Celles et ceux qui n'ont qu'un seul pays, qu 'une seule patrie, qu'une seule identité  : l'humain. L'humain avant tout. 

«  Moi, je suis de race gitane.J'aime la nuit et son haleine invisible qui donne à l'univers son espace sans limites. » 



 C'est une écriture, objet de  littérature. Une relle écriture. 
C'est un témoignage,aussi,  un récit autobiographique. C'est également la radioscopie de cette société qui après guerre alors que le monde avait basculer dans la barbarie, alors qu'il venait d'en sortir et cela de justesse, ce monde n'avait de cesse que de reprendre ses méchantes habitudes. Dicter sa morale, ses lois, interdire, enfermer, surveiller, ficher, dénoncer, cadenasser, .

Un monde avec des armées, ses polices, ses prisons et sa morale , un monde qui n'avait rien compris à ce qui s'était passer. Un monde incapable de retenir la moindre leçon et qui se précipitait à en redonner et cela même devant les charniers qu'il avait lui même dressé. Un monde qui n'en finira jamais de dresser des murs. 
 Un monde qui ne cessait de vouloir recommencer. Car si la prostitution est un délit, la guerre elle est un crime contre l'humanité. 
Les putes ont les jettent en prison, les généraux on les décorent. Chercher l'error mon « saigne-or »….

Soyons conscients comme l'était Victor Hugo  que «  La misère offre, la société accepte ».
La société est grosse et pleine de ses propres délits. Ici les clients sont aussi les marchands.

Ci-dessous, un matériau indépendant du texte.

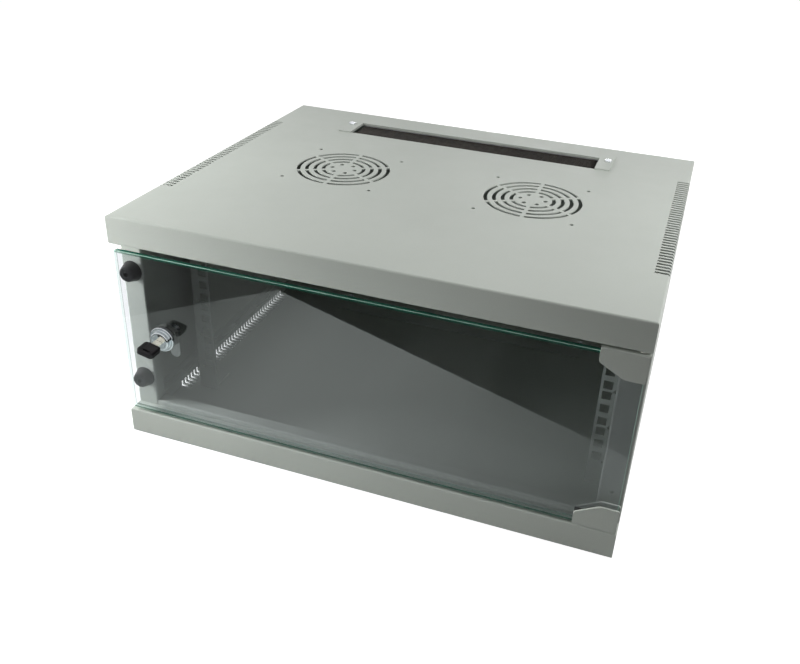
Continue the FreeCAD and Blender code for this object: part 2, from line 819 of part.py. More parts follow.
def key_bow():
    """Black plastic bow, a rounded slab with a pocket for the blade."""
    axis = lock_axis(-lock_nose - bow_start)
    x0 = axis.x - bow_width / 2
    x1 = axis.x + bow_width / 2
    y1 = axis.y
    y0 = axis.y - bow_length
    z0 = axis.z - bow_thickness / 2
    outline = [V(x0, y0, z0), V(x1, y0, z0), V(x1, y1, z0), V(x0, y1, z0)]
    slab = plate(outline, [bow_corner] * 4, V(0, 0, bow_thickness))
    rims = [e for e in slab.Edges if e.BoundBox.ZLength < 0.01]
    slab = slab.makeChamfer(bow_edge, rims)
    pocket = blade_box(bow_cover, -lock_nose - bow_start - blade_outside / 2 - bow_cover,
                       -lock_nose)
    return turned_key(slab.cut(pocket))


# ---- cable entries -----------------------------------------------------------------------
def pan_screw(x, y, z, up):
    """Pan head screw with its head on the plane z; up is +1 or -1."""
    way = V(0, 0, up)
    head = rod(screw_head_radius, screw_head_height, V(x, y, z), way)
    rim = [e for e in head.Edges if abs(e.BoundBox.ZMin - (z + up * screw_head_height)) < 0.01
           and e.BoundBox.ZLength < 0.01]
    head = head.makeFillet(screw_head_round, rim)
    shank = rod(screw_radius, screw_length, V(x, y, z), V(0, 0, -up))
    return joined([head, shank])


def entry_rear():
    return -entry_reach + entry_width


def brush_plate():
    """U-shaped cover on the top tray: an ear at each end and a strip behind the entry."""
    x1 = entry_half_length + entry_ear
    y0 = -entry_reach - plate_sheet
    y1 = entry_rear() + entry_back_strip
    outline = [V(-x1, y0, top), V(x1, y0, top), V(x1, y1, top), V(-x1, y1, top)]
    cover = plate(outline, [plate_corner] * 4, V(0, 0, plate_sheet))
    gap = block(-entry_half_length, entry_half_length, y0 - sheet, entry_rear(),
                top - sheet, top + 2 * plate_sheet)
    tools = [gap]
    for x, y in entry_screw_places():
        tools.append(rod(screw_radius + screw_clearance, 3 * plate_sheet,
                         V(x, y, top - sheet), V(0, 0, 1)))
    return cover.cut(tools)


def brush_holder():
    """Channel under the top tray that grips the bristles' roots."""
    y0 = entry_rear()
    z1 = top - sheet
    z0 = z1 - bristle_thickness - 2 * holder_wall
    x = entry_half_length
    run = [V(-x, y0, z1), V(-x, y0 + holder_depth, z1),
           V(-x, y0 + holder_depth, z0), V(-x, y0, z0)]
    face = strip_face(run, holder_wall, [holder_wall] * 2, V(-1, 0, 0))
    return face.extrude(V(2 * x, 0, 0))


def brush_bristles():
    """The bristles as one block, from the holder to just short of the entry's front edge."""
    y0 = -entry_reach + bristle_gap
    y1 = entry_rear() + holder_depth - holder_wall
    z1 = top - sheet - holder_wall
    return block(-entry_half_length + bristle_gap, entry_half_length - bristle_gap,
                 y0, y1, z1 - bristle_thickness, z1)


def cable_blanking_plate():
    """Flat plate that closes the bottom tray's cable entry from inside."""
    x1 = entry_half_length + entry_ear
    y0 = -entry_reach - blanking_margin
    y1 = entry_rear() + blanking_margin
    z = bottom + sheet
    outline = [V(-x1, y0, z), V(x1, y0, z), V(x1, y1, z), V(-x1, y1, z)]
    cover = plate(outline, [blanking_corner] * 4, V(0, 0, plate_sheet))
    holes = [rod(screw_radius + screw_clearance, 3 * plate_sheet, V(x, y, z - sheet), V(0, 0, 1))
             for x, y in entry_screw_places()]
    return cover.cut(holes)


def brush_screws():
    return Part.makeCompound([pan_screw(x, y, top + plate_sheet, 1)
                              for x, y in entry_screw_places()])


def blanking_screws():
    """Short screws into the tray, their ends level with its underside."""
    screws = []
    for x, y in entry_screw_places():
        z = bottom + sheet + plate_sheet
        full = pan_screw(x, y, z, 1)
        below = block(x - screw_length, x + screw_length, y - screw_length, y + screw_length,
                      bottom + blanking_screw_gap, bottom - screw_length)
        screws.append(full.cut(below))
    return Part.makeCompound(screws)


# ---- earth stud --------------------------------------------------------------------------
def earth_base():
    return V(earth_place[0], -earth_place[1], bottom + sheet)


def earth_stud():
    """Welded earthing stud on the bottom tray's floor: a collar, a neck and the thread."""
    up = V(0, 0, 1)
    neck_length = earth_collar_height + earth_nut_height + earth_neck_free
    collar = rod(earth_radius + earth_collar, earth_collar_height, earth_base(), up)
    neck = rod(earth_neck_radius, neck_length, earth_base(), up)
    thread = rod(earth_radius, earth_length - neck_length, earth_base() + up * neck_length, up)
    return joined([collar, neck, thread])


def earth_nut():
    base = earth_base() + V(0, 0, earth_collar_height)
    nut = hexagon(earth_across_flats, base, V(0, 0, earth_nut_height))
    bore = rod(earth_neck_radius + thread_gap, earth_nut_height, base, V(0, 0, 1))
    return nut.cut(bore)


# ---- the assembly --------------------------------------------------------------------------
def assembly():
    pieces = {
        "bottom_tray": bottom_tray(),
        "top_tray": top_tray(),
        "front_post_left": front_post_left(),
        "front_post_right": front_post_right(),
        "front_sill": front_sill(),
        "front_header": front_header(),
        "rear_panel": rear_panel(),
        "door_glass": door_glass(),
        "lock_housing": lock_housing(),
        "lock_washer": lock_washer(),
        "lock_nut": lock_nut(),
        "lock_plug": lock_plug(),
        "lock_cam": lock_cam(),
        "cam_screw": cam_screw(),
        "key_blade": key_blade(),
        "key_bow": key_bow(),
        "brush_plate": brush_plate(),
        "brush_holder": brush_holder(),
        "brush_bristles": brush_bristles(),
        "brush_screws": brush_screws(),
        "cable_blanking_plate": cable_blanking_plate(),
        "blanking_screws": blanking_screws(),
        "earth_stud": earth_stud(),
        "earth_nut": earth_nut(),
        "bumper_lower": bumper(bumper_levels[0]),
        "bumper_upper": bumper(bumper_levels[1]),
    }
    left_and_right = {
        "rear_post": rear_post_left(),
        "side_panel": side_panel_left(),
        "panel_studs": panel_studs_left(),
        "panel_grommets": panel_grommets_left(),
        "rail": rail_left(),
    }
    for name, shape in left_and_right.items():
        pieces[name + "_left"] = shape
        pieces[name + "_right"] = mirror_x(shape)
    bottom_and_top = {
        "hinge_bracket": hinge_bracket_bottom(),
        "hinge_clamp_screws": clamp_screws_bottom(),
        "hinge_pin": hinge_pin_bottom(),
        "hinge_washer": hinge_washer_bottom(),
    }
    for name, shape in bottom_and_top.items():
        pieces[name + "_bottom"] = shape
        pieces[name + "_top"] = mirror_z(shape)
    pieces["hinge_gasket_bottom"] = hinge_gasket_bottom()
    pieces["hinge_gasket_top"] = mirror_z(hinge_gasket_bottom())
    return pieces


def main():
    os.makedirs("parts", exist_ok=True)
    for name, shape in assembly().items():
        box = shape.BoundBox
        print(f"{name:24s} solids {len(shape.Solids)} valid {shape.isValid()} "
              f"volume {shape.Volume:10.1f} "
              f"x {box.XMin:.1f}..{box.XMax:.1f} y {box.YMin:.1f}..{box.YMax:.1f} "
              f"z {box.ZMin:.1f}..{box.ZMax:.1f}")
        shape.exportStep(f"parts/{name}.step")


main()
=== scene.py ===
# %% [markdown]
# # A wall mount network cabinet, made ready for its portrait
#
# The cabinet itself arrives finished: every sheet metal part, screw and pin is a solid
# with its final size, and we may not move or reshape any of them. Our work is what a
# drawing leaves out. We give each part a finish, show a few plain solids as shapes with
# more life in them, such as the glass pane, the brush and the key's head, and build a
# small studio round it: a floor, lamps and a camera.
#
# Everything is in metres. X runs to the right seen from the front, Y from the door to
# the wall, and Z upwards.

# %% Load the finished solids
import json
import math
import bpy
import numpy as np
from mathutils import Matrix, Vector


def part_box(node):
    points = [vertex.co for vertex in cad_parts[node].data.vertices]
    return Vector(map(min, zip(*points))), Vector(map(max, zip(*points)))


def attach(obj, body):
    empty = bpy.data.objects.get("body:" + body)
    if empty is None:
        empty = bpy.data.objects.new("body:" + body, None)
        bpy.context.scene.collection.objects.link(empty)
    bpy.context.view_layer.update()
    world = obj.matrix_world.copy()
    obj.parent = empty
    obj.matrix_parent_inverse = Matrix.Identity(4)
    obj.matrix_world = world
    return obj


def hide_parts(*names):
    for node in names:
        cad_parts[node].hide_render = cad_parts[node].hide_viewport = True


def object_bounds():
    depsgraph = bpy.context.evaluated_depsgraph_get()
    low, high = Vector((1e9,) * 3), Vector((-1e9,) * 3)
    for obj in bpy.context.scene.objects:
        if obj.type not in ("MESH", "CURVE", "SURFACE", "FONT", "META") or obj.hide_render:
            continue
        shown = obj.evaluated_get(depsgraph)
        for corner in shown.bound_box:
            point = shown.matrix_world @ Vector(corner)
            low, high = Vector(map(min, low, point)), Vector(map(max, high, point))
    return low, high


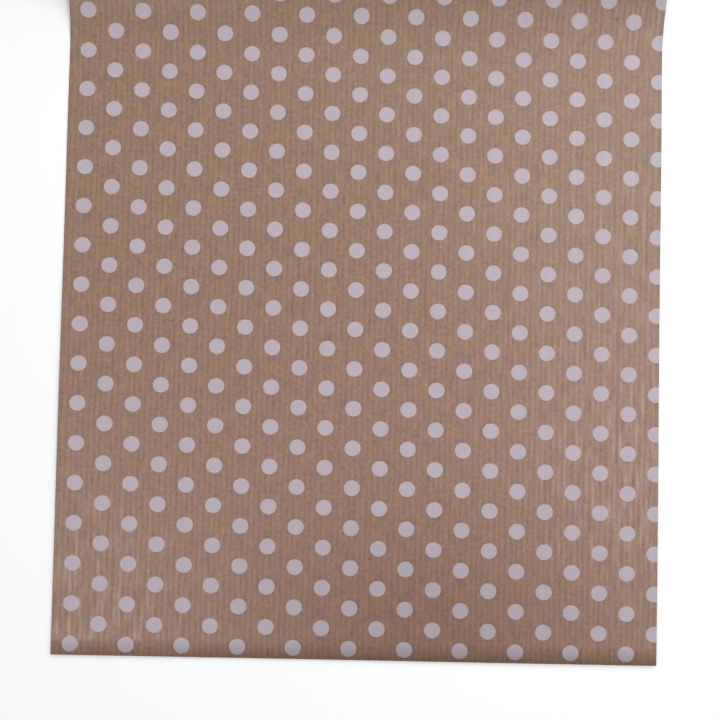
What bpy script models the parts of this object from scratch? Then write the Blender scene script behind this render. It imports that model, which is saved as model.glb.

Alors oui elle est belle. Son écriture est belle. Parce qu'elle est vraie.
Sa peinture nous parle. Elle nous parle de la nuit, de la première nuit, de la première étoile.
Grisélidis Réal est enterrée au cimetière des Rois à Genève. 
Certains rois ont à présent une Reine.









Astrid Shriqui Garain, 09.2016, lecture.